Recent deaths threaten rising business of EDM shows

BY ANDREA RICKETTI
BUSINESS WRITER

The popular new music genre of electric dance music (EDM) has attracted much more than music lovers. The EDM business encompasses a vast variety of festivals that feature famous DJs and intricate light shows. According to a Sept. 9 New York Times article, the EDM industry has attracted an astonishing $4.5 billion in revenue, which has gotten the attention of Wall Street investors and other major sponsors. Despite this industry’s huge revenue, the drug-related deaths have alarmed both investors and fans. While it is no surprise that drugs are prevalent at concerts, the recent string of deaths has scared away potential investors and fans.

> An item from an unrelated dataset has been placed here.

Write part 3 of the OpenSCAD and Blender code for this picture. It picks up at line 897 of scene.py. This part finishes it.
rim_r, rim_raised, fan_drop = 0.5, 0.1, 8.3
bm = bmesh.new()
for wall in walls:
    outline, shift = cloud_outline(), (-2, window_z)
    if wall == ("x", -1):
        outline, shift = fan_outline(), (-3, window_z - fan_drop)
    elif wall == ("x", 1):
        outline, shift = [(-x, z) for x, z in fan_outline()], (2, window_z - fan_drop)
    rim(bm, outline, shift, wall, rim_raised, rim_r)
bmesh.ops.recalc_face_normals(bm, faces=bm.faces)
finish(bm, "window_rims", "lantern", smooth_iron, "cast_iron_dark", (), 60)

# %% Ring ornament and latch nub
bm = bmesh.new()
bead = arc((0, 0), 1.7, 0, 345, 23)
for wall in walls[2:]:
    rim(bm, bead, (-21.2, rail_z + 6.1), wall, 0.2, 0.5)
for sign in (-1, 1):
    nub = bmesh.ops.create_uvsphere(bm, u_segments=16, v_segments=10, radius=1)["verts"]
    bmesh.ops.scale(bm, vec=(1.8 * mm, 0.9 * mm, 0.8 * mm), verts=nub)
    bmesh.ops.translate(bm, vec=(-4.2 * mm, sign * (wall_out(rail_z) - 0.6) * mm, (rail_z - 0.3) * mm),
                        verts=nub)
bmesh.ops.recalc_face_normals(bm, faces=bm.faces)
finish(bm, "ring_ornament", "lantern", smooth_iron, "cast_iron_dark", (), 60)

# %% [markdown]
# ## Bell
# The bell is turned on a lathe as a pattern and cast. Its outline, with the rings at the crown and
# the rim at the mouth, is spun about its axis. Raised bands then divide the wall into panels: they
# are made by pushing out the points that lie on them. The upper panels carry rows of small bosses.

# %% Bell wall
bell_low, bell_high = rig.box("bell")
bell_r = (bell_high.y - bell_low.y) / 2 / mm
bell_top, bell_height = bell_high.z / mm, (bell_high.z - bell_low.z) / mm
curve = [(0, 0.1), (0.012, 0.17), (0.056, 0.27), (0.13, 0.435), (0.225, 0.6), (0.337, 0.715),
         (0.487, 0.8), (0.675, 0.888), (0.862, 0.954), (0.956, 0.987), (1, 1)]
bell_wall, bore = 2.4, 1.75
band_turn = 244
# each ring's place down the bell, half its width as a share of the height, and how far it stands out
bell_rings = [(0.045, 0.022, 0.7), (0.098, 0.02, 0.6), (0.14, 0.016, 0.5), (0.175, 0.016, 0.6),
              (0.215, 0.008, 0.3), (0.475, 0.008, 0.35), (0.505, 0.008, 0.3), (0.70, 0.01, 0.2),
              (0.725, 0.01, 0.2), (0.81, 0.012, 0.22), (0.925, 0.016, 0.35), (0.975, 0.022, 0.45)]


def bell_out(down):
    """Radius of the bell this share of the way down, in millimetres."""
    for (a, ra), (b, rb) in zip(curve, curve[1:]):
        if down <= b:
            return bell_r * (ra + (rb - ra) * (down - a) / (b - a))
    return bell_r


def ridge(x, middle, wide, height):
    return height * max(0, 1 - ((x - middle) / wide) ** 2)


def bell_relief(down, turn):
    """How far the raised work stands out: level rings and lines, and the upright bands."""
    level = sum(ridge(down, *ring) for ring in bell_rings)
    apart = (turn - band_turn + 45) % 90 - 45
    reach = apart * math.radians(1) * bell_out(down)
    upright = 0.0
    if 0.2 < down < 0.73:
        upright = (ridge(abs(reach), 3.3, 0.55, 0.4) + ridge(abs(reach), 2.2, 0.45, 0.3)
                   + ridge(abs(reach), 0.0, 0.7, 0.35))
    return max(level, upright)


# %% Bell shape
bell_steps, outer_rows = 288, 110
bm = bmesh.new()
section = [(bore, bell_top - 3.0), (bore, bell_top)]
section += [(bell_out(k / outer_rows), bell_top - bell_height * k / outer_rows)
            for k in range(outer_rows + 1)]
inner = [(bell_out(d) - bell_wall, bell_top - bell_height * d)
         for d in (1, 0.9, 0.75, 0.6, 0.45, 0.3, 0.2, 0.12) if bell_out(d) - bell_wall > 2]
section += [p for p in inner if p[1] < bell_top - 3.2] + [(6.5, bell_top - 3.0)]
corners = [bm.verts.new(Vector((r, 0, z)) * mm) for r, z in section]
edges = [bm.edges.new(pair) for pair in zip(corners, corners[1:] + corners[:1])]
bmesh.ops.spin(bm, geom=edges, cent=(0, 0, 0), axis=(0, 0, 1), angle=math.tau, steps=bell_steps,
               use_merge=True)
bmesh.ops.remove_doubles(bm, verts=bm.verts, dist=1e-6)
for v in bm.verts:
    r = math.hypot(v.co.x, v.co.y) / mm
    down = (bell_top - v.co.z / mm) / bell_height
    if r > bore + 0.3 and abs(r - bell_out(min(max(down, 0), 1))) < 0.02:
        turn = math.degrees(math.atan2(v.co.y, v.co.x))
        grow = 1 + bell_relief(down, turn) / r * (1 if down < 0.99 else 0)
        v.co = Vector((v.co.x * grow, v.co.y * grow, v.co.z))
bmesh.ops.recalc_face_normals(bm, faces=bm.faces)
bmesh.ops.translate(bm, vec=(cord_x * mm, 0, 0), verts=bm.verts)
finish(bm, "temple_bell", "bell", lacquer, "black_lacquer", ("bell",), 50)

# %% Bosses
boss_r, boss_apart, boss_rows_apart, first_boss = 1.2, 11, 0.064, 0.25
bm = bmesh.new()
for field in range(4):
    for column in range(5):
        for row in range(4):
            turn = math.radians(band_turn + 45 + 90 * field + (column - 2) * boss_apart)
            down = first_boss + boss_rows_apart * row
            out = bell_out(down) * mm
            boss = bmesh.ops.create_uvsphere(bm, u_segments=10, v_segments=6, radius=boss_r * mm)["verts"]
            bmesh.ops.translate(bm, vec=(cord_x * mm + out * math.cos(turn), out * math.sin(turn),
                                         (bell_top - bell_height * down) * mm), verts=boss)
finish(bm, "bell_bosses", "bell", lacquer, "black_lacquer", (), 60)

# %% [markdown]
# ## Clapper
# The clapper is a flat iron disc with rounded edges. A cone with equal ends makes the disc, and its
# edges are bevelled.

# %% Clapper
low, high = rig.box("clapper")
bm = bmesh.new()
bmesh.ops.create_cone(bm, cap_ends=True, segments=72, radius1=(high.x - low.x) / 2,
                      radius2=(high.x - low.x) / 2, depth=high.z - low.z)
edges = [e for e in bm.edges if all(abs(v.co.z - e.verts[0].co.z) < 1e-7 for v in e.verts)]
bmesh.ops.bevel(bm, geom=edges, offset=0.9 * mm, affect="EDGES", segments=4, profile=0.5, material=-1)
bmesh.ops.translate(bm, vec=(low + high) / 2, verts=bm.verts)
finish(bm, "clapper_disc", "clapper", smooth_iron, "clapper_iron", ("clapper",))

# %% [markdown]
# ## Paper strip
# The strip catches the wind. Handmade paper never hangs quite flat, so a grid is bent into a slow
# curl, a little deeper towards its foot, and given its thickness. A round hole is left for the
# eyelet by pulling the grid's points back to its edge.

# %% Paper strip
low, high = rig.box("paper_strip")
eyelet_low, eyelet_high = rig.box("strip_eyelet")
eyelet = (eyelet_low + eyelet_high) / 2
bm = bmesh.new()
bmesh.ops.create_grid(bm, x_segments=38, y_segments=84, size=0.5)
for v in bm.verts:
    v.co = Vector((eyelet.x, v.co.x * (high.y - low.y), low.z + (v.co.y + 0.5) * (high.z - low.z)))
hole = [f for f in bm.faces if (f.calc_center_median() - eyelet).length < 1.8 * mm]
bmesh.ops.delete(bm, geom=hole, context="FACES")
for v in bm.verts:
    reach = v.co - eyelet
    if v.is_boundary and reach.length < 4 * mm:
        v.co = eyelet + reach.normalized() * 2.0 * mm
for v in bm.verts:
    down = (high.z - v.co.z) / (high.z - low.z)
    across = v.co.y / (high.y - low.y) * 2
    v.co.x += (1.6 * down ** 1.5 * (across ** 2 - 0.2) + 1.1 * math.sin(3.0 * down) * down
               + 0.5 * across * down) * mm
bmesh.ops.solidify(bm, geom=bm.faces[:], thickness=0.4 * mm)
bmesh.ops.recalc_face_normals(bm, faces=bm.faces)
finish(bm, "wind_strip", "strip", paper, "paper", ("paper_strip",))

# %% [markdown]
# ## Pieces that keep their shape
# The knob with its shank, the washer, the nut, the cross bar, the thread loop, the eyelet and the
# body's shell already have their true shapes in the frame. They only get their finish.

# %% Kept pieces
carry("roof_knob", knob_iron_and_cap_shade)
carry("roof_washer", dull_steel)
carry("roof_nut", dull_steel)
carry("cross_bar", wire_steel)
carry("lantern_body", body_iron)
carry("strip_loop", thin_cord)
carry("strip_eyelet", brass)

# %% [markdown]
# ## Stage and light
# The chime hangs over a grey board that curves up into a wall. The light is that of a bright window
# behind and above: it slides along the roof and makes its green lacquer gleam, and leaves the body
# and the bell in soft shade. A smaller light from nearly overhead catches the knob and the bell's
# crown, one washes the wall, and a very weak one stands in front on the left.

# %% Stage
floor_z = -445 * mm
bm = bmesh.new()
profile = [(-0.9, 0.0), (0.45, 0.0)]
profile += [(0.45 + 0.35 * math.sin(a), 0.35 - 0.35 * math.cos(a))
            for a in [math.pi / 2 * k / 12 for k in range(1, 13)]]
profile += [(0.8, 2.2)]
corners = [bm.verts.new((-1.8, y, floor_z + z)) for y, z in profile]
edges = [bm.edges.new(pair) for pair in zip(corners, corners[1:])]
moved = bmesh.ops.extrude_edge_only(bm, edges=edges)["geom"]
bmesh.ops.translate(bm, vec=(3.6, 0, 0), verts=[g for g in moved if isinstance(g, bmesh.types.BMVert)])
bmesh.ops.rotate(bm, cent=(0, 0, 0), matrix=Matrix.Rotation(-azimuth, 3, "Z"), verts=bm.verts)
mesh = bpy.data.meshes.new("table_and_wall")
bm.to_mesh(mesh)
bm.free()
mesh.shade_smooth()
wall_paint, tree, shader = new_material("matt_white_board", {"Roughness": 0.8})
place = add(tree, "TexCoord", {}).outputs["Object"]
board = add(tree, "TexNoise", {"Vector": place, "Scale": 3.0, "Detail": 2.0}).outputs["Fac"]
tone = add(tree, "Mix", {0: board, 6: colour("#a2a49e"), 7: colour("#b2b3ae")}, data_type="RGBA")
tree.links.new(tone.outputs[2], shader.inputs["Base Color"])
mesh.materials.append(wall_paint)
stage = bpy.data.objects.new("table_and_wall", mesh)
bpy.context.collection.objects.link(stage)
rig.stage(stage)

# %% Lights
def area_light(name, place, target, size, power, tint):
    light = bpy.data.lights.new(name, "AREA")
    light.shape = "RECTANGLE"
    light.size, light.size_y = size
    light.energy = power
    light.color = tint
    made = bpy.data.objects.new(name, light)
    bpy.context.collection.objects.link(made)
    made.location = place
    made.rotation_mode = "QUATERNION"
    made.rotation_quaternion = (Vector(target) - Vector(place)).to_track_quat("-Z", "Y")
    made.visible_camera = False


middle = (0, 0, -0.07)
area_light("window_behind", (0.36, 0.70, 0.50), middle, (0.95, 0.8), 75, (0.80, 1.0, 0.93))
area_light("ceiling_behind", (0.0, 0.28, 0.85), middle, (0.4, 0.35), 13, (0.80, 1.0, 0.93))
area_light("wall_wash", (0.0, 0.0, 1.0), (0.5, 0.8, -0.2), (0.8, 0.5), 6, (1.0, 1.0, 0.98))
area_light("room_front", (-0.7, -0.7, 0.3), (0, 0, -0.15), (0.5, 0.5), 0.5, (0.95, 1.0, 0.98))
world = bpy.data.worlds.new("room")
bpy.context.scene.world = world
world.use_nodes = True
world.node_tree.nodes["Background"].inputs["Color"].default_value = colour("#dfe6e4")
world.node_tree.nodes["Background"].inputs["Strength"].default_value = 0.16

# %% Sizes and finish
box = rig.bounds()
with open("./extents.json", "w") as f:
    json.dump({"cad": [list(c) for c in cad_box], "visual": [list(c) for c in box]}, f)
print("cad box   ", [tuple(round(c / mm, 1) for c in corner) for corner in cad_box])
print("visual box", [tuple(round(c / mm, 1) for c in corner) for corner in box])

Since March 2013, seven teenagers attending EDM events have passed away from overdosing on MDMA drugs, often referred to as molly and ecstasy. The Electric Zoo festival was cancelled in September after two concert attendees passed away from overdosing on MDMA. Drug-related deaths are currently scaring away investors and sponsors that were willing to pour copious amounts of money into the industry. These deaths have occurred at an unfortunate time, just weeks before the initial public offering by SFX entertainment. This new company, whose fortunes derive from sponsorship and media deals for EDM, anticipates raising $300 million dollars through its public offering. SFX wanted to spend its fortunes on promoters like Made Event, the company responsible for Electric Zoo. However, with the recent deaths, many investors feel hesitant to invest in a business that receives negative connotation.

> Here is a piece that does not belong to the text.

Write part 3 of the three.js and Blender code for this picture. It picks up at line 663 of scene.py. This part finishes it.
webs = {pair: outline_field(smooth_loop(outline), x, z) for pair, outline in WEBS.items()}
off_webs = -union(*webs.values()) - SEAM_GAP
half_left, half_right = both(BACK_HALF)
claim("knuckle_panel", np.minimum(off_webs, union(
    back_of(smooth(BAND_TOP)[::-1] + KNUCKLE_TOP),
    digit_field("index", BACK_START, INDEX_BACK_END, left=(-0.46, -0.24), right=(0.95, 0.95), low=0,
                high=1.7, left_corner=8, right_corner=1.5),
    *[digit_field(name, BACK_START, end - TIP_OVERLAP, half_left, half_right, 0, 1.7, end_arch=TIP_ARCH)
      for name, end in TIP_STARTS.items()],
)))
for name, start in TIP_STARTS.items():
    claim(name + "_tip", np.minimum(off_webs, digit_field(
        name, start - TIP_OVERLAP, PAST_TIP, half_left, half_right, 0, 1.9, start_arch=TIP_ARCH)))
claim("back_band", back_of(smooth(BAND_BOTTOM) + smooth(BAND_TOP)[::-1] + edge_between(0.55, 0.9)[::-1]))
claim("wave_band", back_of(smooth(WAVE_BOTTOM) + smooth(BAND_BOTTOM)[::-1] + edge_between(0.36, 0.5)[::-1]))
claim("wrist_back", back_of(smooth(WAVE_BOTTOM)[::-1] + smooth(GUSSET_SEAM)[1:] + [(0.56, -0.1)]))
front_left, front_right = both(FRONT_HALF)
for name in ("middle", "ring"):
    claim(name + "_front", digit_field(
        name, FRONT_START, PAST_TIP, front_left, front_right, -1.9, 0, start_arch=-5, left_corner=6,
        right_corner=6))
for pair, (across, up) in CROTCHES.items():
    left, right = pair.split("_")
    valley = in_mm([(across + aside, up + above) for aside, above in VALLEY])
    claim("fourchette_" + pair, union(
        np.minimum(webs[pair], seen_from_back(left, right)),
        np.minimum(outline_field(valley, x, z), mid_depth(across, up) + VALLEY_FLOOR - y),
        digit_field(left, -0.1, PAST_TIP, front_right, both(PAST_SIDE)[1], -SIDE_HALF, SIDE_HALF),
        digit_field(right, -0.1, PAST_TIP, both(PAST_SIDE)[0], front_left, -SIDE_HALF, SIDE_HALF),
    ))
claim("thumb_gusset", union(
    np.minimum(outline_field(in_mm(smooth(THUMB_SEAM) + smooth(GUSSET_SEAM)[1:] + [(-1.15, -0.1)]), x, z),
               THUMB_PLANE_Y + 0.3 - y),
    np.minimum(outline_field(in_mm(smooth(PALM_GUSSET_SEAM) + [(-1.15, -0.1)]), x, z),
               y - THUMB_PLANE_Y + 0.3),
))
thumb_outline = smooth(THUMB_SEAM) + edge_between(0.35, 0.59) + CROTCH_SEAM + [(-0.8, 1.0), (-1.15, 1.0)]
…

The sponsors this year alone for Electric Zoo included Coors Light, Blue Moon, Vita Coco, Hi-Chew and Absolut Vodka. Many of these corporations have delivered public statements speaking against the drug scene. Pacifico Beer stated that its sponsorships “are focused on providing a peaceful, safe and responsible environment for fans 21-and-older to enjoy our product, and are made on a case-by-case basis.” Performers such as Armin van Buuren, A-Trak, Calvin Harris and Swedish House Mafia have spoken against the use of drugs. Harris, who is sponsored by Pepsi Corporation, has made multiple statements to separate him from the drug world associated with EDM concerts.

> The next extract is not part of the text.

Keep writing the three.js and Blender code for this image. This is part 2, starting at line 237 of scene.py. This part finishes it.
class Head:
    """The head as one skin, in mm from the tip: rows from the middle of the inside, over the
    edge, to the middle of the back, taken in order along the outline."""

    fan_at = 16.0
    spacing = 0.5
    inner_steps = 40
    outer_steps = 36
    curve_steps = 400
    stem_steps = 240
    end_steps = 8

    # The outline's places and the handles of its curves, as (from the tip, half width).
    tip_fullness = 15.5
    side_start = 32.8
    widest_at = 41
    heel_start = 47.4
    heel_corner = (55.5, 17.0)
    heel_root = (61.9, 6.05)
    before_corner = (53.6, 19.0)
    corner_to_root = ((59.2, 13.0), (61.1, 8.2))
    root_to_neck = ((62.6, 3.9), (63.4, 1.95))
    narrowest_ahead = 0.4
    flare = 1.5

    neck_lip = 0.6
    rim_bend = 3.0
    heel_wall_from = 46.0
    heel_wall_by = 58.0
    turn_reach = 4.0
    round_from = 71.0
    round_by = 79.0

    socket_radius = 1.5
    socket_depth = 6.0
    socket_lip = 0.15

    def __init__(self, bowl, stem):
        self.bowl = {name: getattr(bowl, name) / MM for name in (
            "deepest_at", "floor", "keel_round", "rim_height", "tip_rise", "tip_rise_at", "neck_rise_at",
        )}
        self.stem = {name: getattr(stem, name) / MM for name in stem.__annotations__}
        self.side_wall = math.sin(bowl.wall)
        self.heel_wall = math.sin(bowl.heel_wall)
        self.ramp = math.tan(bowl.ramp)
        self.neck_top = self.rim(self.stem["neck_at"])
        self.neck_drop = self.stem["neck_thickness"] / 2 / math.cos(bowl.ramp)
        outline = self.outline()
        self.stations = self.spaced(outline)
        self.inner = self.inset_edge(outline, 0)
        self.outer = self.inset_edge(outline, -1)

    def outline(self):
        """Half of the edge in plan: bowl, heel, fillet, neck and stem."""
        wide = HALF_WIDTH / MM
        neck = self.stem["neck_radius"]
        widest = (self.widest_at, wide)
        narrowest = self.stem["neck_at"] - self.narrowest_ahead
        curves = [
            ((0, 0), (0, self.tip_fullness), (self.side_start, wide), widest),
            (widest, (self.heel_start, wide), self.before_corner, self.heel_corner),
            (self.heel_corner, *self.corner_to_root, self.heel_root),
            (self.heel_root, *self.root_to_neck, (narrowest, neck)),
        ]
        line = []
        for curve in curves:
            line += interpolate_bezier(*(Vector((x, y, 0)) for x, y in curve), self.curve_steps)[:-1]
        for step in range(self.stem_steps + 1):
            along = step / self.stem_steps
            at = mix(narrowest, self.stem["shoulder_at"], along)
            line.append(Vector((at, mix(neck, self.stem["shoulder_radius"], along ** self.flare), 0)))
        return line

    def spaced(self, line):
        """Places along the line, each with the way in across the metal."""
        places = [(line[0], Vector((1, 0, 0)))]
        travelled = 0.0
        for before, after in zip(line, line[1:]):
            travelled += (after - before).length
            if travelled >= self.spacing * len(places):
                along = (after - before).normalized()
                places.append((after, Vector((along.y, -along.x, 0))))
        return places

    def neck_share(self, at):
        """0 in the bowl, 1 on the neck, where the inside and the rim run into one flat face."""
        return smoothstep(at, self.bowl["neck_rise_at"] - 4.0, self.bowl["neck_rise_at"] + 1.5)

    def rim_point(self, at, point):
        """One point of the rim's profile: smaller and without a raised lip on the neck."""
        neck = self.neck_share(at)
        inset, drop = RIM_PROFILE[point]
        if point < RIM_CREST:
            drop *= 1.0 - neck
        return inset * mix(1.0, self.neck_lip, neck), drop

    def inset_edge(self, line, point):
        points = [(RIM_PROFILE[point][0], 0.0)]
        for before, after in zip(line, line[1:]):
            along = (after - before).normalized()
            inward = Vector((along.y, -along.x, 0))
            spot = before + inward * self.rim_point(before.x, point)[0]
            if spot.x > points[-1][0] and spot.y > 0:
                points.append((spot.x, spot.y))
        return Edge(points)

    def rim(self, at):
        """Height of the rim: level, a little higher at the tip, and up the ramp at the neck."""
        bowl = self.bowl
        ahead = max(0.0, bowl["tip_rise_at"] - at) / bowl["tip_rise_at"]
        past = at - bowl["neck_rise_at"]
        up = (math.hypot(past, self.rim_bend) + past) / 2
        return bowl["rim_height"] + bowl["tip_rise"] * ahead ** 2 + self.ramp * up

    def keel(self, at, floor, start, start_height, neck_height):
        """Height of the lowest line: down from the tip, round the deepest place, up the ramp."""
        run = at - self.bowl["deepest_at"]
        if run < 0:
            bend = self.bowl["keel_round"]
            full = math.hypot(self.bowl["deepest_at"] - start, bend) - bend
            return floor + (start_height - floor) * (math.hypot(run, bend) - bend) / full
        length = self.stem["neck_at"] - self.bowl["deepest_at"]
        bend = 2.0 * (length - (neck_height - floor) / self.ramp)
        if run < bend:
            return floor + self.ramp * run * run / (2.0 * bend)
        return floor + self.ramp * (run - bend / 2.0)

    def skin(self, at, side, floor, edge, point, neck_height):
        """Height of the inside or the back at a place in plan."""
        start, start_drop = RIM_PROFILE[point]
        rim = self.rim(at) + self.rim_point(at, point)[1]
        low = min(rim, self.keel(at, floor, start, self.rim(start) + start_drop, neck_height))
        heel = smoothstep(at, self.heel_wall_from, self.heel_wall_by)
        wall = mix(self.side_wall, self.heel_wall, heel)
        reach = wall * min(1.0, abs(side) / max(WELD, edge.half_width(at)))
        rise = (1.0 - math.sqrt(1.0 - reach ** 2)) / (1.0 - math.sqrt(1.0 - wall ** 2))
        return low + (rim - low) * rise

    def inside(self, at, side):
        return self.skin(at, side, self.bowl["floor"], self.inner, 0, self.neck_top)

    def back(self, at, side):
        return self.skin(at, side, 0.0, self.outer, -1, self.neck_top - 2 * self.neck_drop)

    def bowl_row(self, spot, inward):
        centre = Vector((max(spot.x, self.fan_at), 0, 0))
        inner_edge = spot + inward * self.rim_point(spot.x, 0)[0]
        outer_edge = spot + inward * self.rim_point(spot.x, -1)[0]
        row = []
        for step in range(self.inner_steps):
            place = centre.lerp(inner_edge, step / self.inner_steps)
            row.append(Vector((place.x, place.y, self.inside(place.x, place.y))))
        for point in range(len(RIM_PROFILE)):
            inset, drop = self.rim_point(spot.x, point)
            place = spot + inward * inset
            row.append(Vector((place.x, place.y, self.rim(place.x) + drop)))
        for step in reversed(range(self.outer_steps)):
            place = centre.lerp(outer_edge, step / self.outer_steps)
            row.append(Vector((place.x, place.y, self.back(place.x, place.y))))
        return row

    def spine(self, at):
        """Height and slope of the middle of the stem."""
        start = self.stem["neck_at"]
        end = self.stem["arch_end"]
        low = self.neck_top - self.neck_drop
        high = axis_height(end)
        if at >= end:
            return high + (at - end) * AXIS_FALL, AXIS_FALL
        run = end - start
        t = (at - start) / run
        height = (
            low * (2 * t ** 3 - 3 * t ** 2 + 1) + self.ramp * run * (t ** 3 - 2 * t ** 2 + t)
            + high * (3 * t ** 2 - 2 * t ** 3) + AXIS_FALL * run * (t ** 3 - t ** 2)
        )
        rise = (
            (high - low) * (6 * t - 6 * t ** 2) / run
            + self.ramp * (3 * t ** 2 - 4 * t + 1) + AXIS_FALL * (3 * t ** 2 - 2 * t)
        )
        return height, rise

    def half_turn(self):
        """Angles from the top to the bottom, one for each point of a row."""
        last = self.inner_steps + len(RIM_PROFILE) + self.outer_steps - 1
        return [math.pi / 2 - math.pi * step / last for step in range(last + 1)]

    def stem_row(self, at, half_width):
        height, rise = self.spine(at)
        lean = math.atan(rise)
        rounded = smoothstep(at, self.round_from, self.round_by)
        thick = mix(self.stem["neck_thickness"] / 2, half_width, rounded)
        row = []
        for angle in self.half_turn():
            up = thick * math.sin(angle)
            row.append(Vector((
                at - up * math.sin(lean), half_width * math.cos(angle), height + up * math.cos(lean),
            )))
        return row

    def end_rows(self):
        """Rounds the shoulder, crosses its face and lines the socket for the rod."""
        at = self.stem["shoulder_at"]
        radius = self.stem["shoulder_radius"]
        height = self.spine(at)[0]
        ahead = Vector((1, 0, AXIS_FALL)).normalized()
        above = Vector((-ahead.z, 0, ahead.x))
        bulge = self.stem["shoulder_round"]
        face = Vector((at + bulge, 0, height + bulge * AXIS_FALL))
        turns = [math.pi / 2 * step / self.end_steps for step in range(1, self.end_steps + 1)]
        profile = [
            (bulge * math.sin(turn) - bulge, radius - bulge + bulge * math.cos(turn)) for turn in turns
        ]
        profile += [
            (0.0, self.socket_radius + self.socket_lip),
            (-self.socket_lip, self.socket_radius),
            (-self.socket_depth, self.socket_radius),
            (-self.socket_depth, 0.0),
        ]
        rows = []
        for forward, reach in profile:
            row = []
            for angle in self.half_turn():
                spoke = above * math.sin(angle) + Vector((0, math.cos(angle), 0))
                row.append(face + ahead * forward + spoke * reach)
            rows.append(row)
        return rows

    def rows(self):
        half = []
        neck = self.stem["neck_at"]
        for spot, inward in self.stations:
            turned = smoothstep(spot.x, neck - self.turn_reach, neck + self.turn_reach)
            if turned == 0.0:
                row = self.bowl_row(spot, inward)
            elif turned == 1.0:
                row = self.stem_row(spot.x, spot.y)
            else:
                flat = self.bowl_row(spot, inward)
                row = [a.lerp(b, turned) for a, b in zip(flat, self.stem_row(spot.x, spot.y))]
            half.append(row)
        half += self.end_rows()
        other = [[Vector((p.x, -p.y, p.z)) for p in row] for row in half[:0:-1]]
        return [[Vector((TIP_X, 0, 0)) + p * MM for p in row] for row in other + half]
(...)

Many companies have retracted their sponsorships and want to separate their names from the EDM culture. It is a shame that these concerts are viewed in a negative light, since a plethora of money lies with the concerts. While it is impossible to stop people from consuming drugs before the concerts, many event organizers have made a promise to heighten security. Hopefully this will stop the drug-related deaths so more companies can invest in this booming, promising industry.